In 1977 the construction crews departed. Grizzlies and wolves, drawn by the crews' liberal distribution of food scraps, were slower to leave. In 1983 the Toolik Field Station moved across the lake to its current location, and the University of Alaska assumed full-time management. Since then the station has acquired a new lab more or less every year, along with a few pickup trucks and a helicopter. It also offers wireless high-speed Internet access, surprisingly delicious meals, and a cedar-plank sauna. (The original station had a sauna too, but one winter, after some hunters gutted a caribou in it, it was ripped apart by a grizzly.)
Toolik is now the world's most advanced laboratory for arctic ecosystems research. Early work focused on what Hobbie calls "documenting the system": surveying plants and animals, measuring biomass and streamflow, detecting daily and annual changes. Experiments -- such as adding nutrients to lakes or plots of tundra to see how the systems would respond -- soon began. Much of that research continues as part of the Long Term Ecological Research network, which is studying two dozen ecosystems across the United States on 20- to 30-year time scales.
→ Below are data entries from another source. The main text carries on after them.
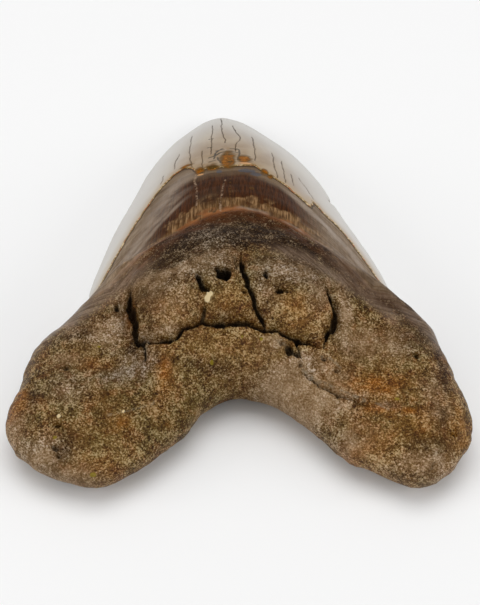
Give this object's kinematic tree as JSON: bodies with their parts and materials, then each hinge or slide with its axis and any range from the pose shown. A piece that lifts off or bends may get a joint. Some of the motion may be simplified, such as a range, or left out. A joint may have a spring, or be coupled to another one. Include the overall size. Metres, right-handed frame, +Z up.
{
  "type": "fossil megalodon tooth",
  "caption": "Fossil megalodon tooth lying on its flat face: a thick, cracked, lobed brown root and a broad triangular crown with pale polished enamel past a dark brown band.",
  "frame": {"origin": "middle of the tooth's bounding box in plan, on the surface that it lies on", "axes": "+Y from the root lobes to the crown tip, +X across the root, +Z up out of the convex inner face"},
  "size_m": [0.108, 0.132, 0.0298],
  "materials": {
    "fossil": "polished grey and dark brown enamel on the crown, satin grainy brown bone on the root"
  },
  "bodies": {
    "root": {"tooth": "fossil"}
  },
  "joints": []
}
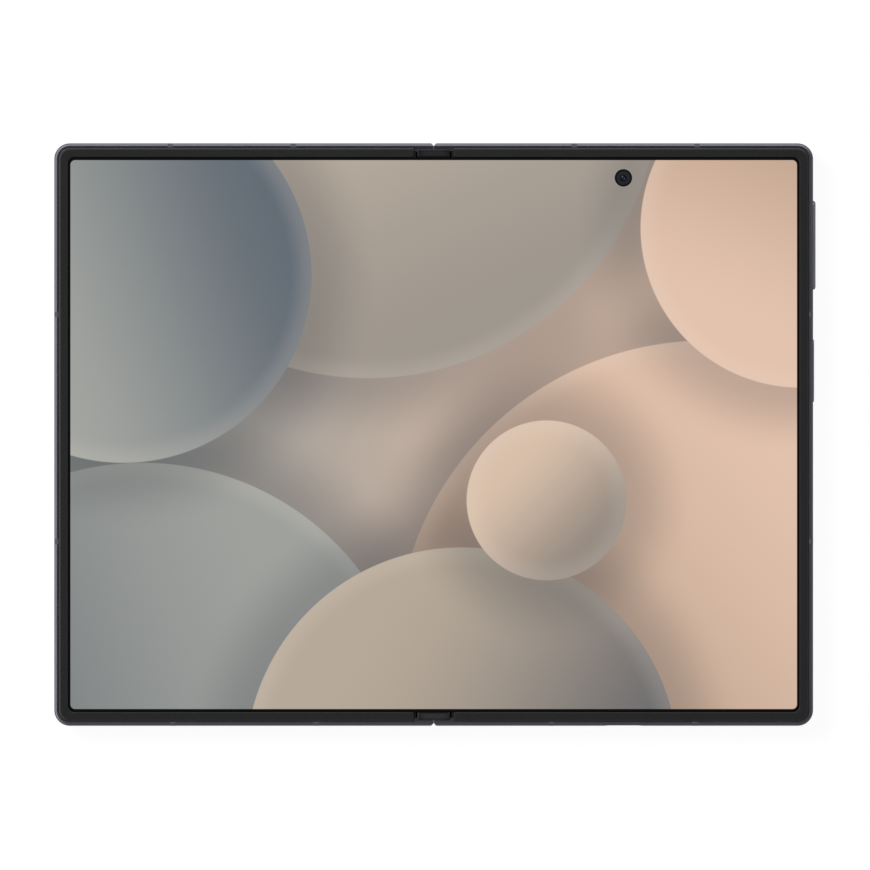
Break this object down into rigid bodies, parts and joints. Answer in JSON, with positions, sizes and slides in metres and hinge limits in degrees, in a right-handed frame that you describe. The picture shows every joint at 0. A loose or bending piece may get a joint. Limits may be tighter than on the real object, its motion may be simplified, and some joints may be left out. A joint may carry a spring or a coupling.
{
  "type": "foldable smartphone",
  "caption": "Foldable phone that opens like a book to one wide inner screen, with a metal frame, a geared hinge and a raised rear camera island.",
  "frame": {"origin": "under the middle of the hinge line, in the plane of the rear lens rings' lowest faces", "axes": "+X across the open phone towards the half with the keys, +Y along the hinge towards the inner camera's end, +Z out of the inner screen"},
  "size_m": [0.1619, 0.1238, 0.0071],
  "materials": {
    "frame_metal": "fine satin anodised",
    "glass_back": "frosted glass",
    "glass_black": "polished glass over black",
    "screen": "flexible screen with a polished film",
    "bezel_plastic": "fine matt",
    "band_plastic": "fine matt",
    "spine_metal": "dark satin",
    "steel": "machined",
    "brass": "machined",
    "battery_wrap": "foil pouch",
    "board": "solder mask",
    "black_plastic": "moulded",
    "lens": "coated lens",
    "flash": "moulded lens",
    "polyimide": "flexible film"
  },
  "bodies": {
    "spine": {"hinge_spine": "spine_metal", "hinge_blocks": "steel", "gear_shafts": "steel", "end_caps": "bezel_plastic", "display_fold_right": "screen", "display_fold_left": "screen", "hinge_flex": "polyimide"},
    "right_half": {"frame_right": "frame_metal", "rear_glass": "glass_back", "bezel_right": "bezel_plastic", "antenna_bands_right": "band_plastic", "display_panel_right": "screen", "display_plate_right": "steel", "hinge_brackets_right": "steel", "bracket_screws_right": "steel", "battery_right": "battery_wrap", "main_board": "board", "board_shields": "steel", "port_board": "board", "charging_port": "steel", "port_tongue": "black_plastic", "loudspeaker": "black_plastic", "camera_island": "frame_metal", "camera_modules": "black_plastic", "camera_windows": "lens", "flash_lens": "flash", "inner_camera": "black_plastic", "key_switches": "steel", "flex_right": "polyimide"},
    "left_half": {"frame_left": "frame_metal", "cover_glass": "glass_black", "cover_display": "black_plastic", "bezel_left": "bezel_plastic", "antenna_bands_left": "band_plastic", "display_panel_left": "screen", "display_plate_left": "steel", "hinge_brackets_left": "steel", "bracket_screws_left": "steel", "battery_left": "battery_wrap", "card_board": "board", "card_socket": "steel", "cover_camera": "black_plastic", "earpiece": "black_plastic", "vibration_motor": "steel", "flex_left": "polyimide"},
    "wing_right": {"wing_plate_right": "steel"},
    "wing_left": {"wing_plate_left": "steel"},
    "sync_arm_right": {"sync_arms_right": "steel"},
    "sync_arm_left": {"sync_arms_left": "steel"},
    "idler_right": {"idler_gears_right": "brass"},
    "idler_left": {"idler_gears_left": "brass"},
    "volume_rocker": {"volume_key": "frame_metal"},
    "side_button": {"side_key": "frame_metal"},
    "tray": {"card_tray": "frame_metal"}
  },
  "joints": [
    {"name": "fold_right", "type": "hinge", "parent": "spine", "child": "right_half", "pos_m": [0.0005, 0, 0.00665], "axis": [0, -1, 0], "range_deg": [0, 90], "deforming": ["display_fold_right", "hinge_flex"]},
    {"name": "fold_left", "type": "hinge", "parent": "spine", "child": "left_half", "pos_m": [-0.0005, 0, 0.00665], "axis": [0, 1, 0], "range_deg": [0, 90], "deforming": ["display_fold_left"]},
    {"name": "wing_swing_right", "type": "hinge", "parent": "right_half", "child": "wing_right", "pos_m": [0.011, 0, 0.00615], "axis": [0, -1, 0], "range_deg": [0, 9]},
    {"name": "wing_swing_left", "type": "hinge", "parent": "left_half", "child": "wing_left", "pos_m": [-0.011, 0, 0.00615], "axis": [0, 1, 0], "range_deg": [0, 9]},
    {"name": "sync_swing_right", "type": "hinge", "parent": "spine", "child": "sync_arm_right", "pos_m": [0.00225, 0, 0.0049], "axis": [0, -1, 0], "range_deg": [0, 90]},
    {"name": "sync_swing_left", "type": "hinge", "parent": "spine", "child": "sync_arm_left", "pos_m": [-0.00225, 0, 0.0049], "axis": [0, 1, 0], "range_deg": [0, 90]},
    {"name": "idler_spin_right", "type": "hinge", "parent": "spine", "child": "idler_right", "pos_m": [0.00075, 0, 0.0049], "axis": [0, 1, 0], "range_deg": [0, 90]},
    {"name": "idler_spin_left", "type": "hinge", "parent": "spine", "child": "idler_left", "pos_m": [-0.00075, 0, 0.0049], "axis": [0, -1, 0], "range_deg": [0, 90]},
    {"name": "volume_rock", "type": "hinge", "parent": "right_half", "child": "volume_rocker", "pos_m": [0.07935, 0.0403, 0.00465], "axis": [0, 0, 1], "range_deg": [-1.2, 1.2], "stiffness_Nm_per_rad": 0.2},
    {"name": "side_press", "type": "slide", "parent": "right_half", "child": "side_button", "axis": [-1, 0, 0], "range_m": [0, 0.00014], "stiffness_N_per_m": 500},
    {"name": "tray_slide", "type": "slide", "parent": "left_half", "child": "tray", "axis": [0, -1, 0], "range_m": [0, 0.017]}
  ],
  "couplings": [
    {"joint": "fold_left", "follows": "fold_right", "ratio": 1},
    {"joint": "wing_swing_right", "follows": "fold_right", "ratio": 0.1},
    {"joint": "wing_swing_left", "follows": "fold_right", "ratio": 0.1},
    {"joint": "sync_swing_right", "follows": "fold_right", "ratio": 1},
    {"joint": "sync_swing_left", "follows": "fold_right", "ratio": 1},
    {"joint": "idler_spin_right", "follows": "fold_right", "ratio": 1},
    {"joint": "idler_spin_left", "follows": "fold_right", "ratio": 1}
  ]
}
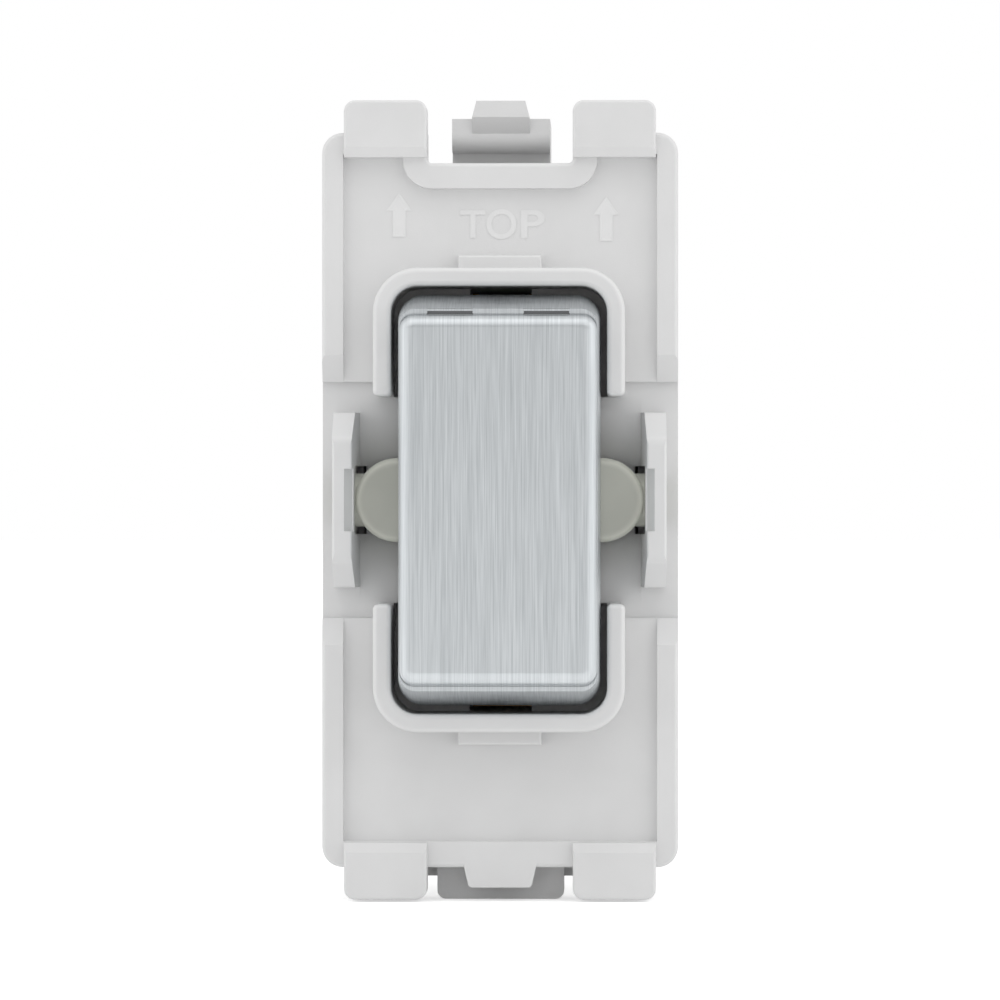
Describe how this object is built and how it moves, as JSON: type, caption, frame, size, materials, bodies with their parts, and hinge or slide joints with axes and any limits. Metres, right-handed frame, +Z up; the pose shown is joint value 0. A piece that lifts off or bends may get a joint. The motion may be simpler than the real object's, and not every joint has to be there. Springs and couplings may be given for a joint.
{
  "type": "retractive switch",
  "caption": "Spring-centred rocker switch module that snaps into a wiring grid and makes one of two contacts while an end is pressed.",
  "frame": {"origin": "middle of the plane in which the backs of the four lugs seat on the front of the grid's rails", "axes": "+X to the user's right, +Y from the user into the wall, +Z up, as installed"},
  "size_m": [0.024, 0.0328, 0.0541],
  "materials": {
    "front_moulding": "moulded, satin",
    "rear_moulding": "moulded, satin",
    "brushed_cap": "brushed along the rocker",
    "nylon_dolly": "moulded nylon, satin",
    "nylon_plunger": "moulded nylon, satin",
    "spring_wire": "drawn wire",
    "copper_strip": "blanked strip",
    "silver": "pressed contact face",
    "brass_strip": "blanked strip",
    "brass_block": "sawn and drilled bar",
    "screw_steel": "plated"
  },
  "bodies": {
    "module": {"front_frame": "front_moulding", "rear_housing": "rear_moulding", "common_bracket": "brass_strip", "live_strap_1": "brass_strip", "live_strap_2": "brass_strip", "fixed_tip_upper": "silver", "fixed_tip_lower": "silver", "common_terminal": "brass_block", "live_terminal_1": "brass_block", "live_terminal_2": "brass_block", "return_spring_upper": "spring_wire", "return_spring_lower": "spring_wire"},
    "rocker": {"rocker_cap": "brushed_cap", "rocker_dolly": "nylon_dolly", "plunger_spring": "spring_wire"},
    "plunger": {"plunger": "nylon_plunger"},
    "contact_blade": {"moving_contact": "copper_strip", "moving_tip_upper": "silver", "moving_tip_lower": "silver"},
    "common_screw": {"common_screw": "screw_steel"},
    "live_screw_1": {"live_screw_1": "screw_steel"},
    "live_screw_2": {"live_screw_2": "screw_steel"}
  },
  "joints": [
    {"name": "rocker_hinge", "type": "hinge", "parent": "module", "child": "rocker", "pos_m": [0, -0.0016, 0], "axis": [1, 0, 0], "range_deg": [-7, 7], "stiffness_Nm_per_rad": 0.15, "deforming": ["return_spring_upper", "return_spring_lower"]},
    {"name": "plunger_slide", "type": "slide", "parent": "rocker", "child": "plunger", "axis": [0, -1, 0], "range_m": [0, 0.0005], "stiffness_N_per_m": 800, "springref_m": -0.002, "deforming": ["plunger_spring"]},
    {"name": "contact_rock", "type": "hinge", "parent": "module", "child": "contact_blade", "pos_m": [0, 0.01001, 0], "axis": [1, 0, 0], "range_deg": [-11.2, 11.2]},
    {"name": "live_screw_1_travel", "type": "slide", "parent": "module", "child": "live_screw_1", "axis": [0, -1, 0], "range_m": [0, 0.0024]},
    {"name": "live_screw_2_travel", "type": "slide", "parent": "module", "child": "live_screw_2", "axis": [0, -1, 0], "range_m": [0, 0.0024]},
    {"name": "common_screw_travel", "type": "slide", "parent": "module", "child": "common_screw", "axis": [0, -1, 0], "range_m": [0, 0.0024]}
  ],
  "couplings": [
    {"joint": "contact_rock", "follows": "rocker_hinge", "ratio": -1.6}
  ]
}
Toolik will soon become part of the National Ecological Observatory Network, a group of some 60 sites where scientists are gathering and comparing long-term environmental observations. The station is already part of the Arctic Observing Network, a suite of research sites north of the Arctic Circle at which scientists are trying to discern how a warming planet will change these sensitive places, and how those changes may affect the rest of the world.
The words "climate change" conjure images of industrial smokestacks, urban sprawl, the mercury inching upward on the thermometer. But what ultimately is involved is biogeochemistry, the movement of carbon, nitrogen, oxygen, phosphorus, and other elements through the earth's various systems: from soil to stream, leaf to air, coal to smoke, rain to soil, and around again. Tracking this movement is central to predicting how warming temperatures will affect, say, plant growth in the Amazon or Appalachia or the Arctic.
The data from Toolik are particularly valuable. The arctic ecosystem has few players, so it is relatively easy to study how nutrients flow through it. The system also serves as a good basic model for how more complex ecosystems may respond to climate change. Moreover, simple as it is, arctic tundra holds at least 10 percent of the world's terrestrial carbon. As temperatures rise, how much carbon will be turned into CO2, how much CO2 will shift into new plant growth, and how much will go into the atmosphere? The Arctic may seem like nowhere, but what happens there will resonate globally.